Written task:
Transcribe every line, keeping it exact.

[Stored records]
● ● ● ● ● ● ●

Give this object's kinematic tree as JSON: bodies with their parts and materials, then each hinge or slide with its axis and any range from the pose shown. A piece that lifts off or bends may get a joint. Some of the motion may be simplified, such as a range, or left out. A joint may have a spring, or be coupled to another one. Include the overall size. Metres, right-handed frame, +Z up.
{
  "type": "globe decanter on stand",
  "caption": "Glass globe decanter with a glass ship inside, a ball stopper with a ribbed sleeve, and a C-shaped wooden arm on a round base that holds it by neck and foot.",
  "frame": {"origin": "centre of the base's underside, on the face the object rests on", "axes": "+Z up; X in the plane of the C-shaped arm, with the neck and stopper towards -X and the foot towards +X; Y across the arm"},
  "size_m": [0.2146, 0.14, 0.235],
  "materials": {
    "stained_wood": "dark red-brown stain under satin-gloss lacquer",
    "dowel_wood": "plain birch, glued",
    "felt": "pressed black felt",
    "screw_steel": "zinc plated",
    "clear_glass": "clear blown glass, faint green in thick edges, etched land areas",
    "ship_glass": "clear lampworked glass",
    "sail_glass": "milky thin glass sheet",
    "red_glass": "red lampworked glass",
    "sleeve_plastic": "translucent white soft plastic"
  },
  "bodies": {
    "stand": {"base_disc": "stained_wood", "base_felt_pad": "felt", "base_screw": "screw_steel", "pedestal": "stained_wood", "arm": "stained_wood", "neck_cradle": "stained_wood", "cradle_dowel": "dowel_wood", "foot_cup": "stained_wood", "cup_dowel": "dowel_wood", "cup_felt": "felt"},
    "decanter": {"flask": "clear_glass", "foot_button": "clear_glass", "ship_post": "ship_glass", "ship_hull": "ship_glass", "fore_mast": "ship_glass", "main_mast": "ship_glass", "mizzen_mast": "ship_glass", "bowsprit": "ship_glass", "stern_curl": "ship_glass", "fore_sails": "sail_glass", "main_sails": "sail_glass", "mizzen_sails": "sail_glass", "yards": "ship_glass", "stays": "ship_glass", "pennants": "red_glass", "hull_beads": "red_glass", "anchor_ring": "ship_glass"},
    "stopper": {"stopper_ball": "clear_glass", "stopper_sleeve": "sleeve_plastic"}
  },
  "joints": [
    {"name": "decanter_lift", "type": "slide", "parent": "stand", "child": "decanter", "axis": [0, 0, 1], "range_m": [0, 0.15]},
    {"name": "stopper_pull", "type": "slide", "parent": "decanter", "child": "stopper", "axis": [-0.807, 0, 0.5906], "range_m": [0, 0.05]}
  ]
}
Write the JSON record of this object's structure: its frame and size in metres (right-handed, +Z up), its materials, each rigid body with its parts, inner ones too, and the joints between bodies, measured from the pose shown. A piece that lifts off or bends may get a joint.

● ● ● ● ● ● ●

Task solution:
Give this object's kinematic tree as JSON: bodies with their parts and materials, then each hinge or slide with its axis and any range from the pose shown. A piece that lifts off or bends may get a joint. Some of the motion may be simplified, such as a range, or left out. A joint may have a spring, or be coupled to another one. Include the overall size. Metres, right-handed frame, +Z up.
{
  "type": "globe decanter on stand",
  "caption": "Glass globe decanter with a glass ship inside, a ball stopper with a ribbed sleeve, and a C-shaped wooden arm on a round base that holds it by neck and foot.",
  "frame": {"origin": "centre of the base's underside, on the face the object rests on", "axes": "+Z up; X in the plane of the C-shaped arm, with the neck and stopper towards -X and the foot towards +X; Y across the arm"},
  "size_m": [0.2146, 0.14, 0.235],
  "materials": {
    "stained_wood": "dark red-brown stain under satin-gloss lacquer",
    "dowel_wood": "plain birch, glued",
    "felt": "pressed black felt",
    "screw_steel": "zinc plated",
    "clear_glass": "clear blown glass, faint green in thick edges, etched land areas",
    "ship_glass": "clear lampworked glass",
    "sail_glass": "milky thin glass sheet",
    "red_glass": "red lampworked glass",
    "sleeve_plastic": "translucent white soft plastic"
  },
  "bodies": {
    "stand": {"base_disc": "stained_wood", "base_felt_pad": "felt", "base_screw": "screw_steel", "pedestal": "stained_wood", "arm": "stained_wood", "neck_cradle": "stained_wood", "cradle_dowel": "dowel_wood", "foot_cup": "stained_wood", "cup_dowel": "dowel_wood", "cup_felt": "felt"},
    "decanter": {"flask": "clear_glass", "foot_button": "clear_glass", "ship_post": "ship_glass", "ship_hull": "ship_glass", "fore_mast": "ship_glass", "main_mast": "ship_glass", "mizzen_mast": "ship_glass", "bowsprit": "ship_glass", "stern_curl": "ship_glass", "fore_sails": "sail_glass", "main_sails": "sail_glass", "mizzen_sails": "sail_glass", "yards": "ship_glass", "stays": "ship_glass", "pennants": "red_glass", "hull_beads": "red_glass", "anchor_ring": "ship_glass"},
    "stopper": {"stopper_ball": "clear_glass", "stopper_sleeve": "sleeve_plastic"}
  },
  "joints": [
    {"name": "decanter_lift", "type": "slide", "parent": "stand", "child": "decanter", "axis": [0, 0, 1], "range_m": [0, 0.15]},
    {"name": "stopper_pull", "type": "slide", "parent": "decanter", "child": "stopper", "axis": [-0.807, 0, 0.5906], "range_m": [0, 0.05]}
  ]
}
Write the JSON record of this object's structure: its frame and size in metres (right-handed, +Z up), its materials, each rigid body with its parts, inner ones too, and the joints between bodies, measured from the pose shown. A piece that lifts off or bends may get a joint.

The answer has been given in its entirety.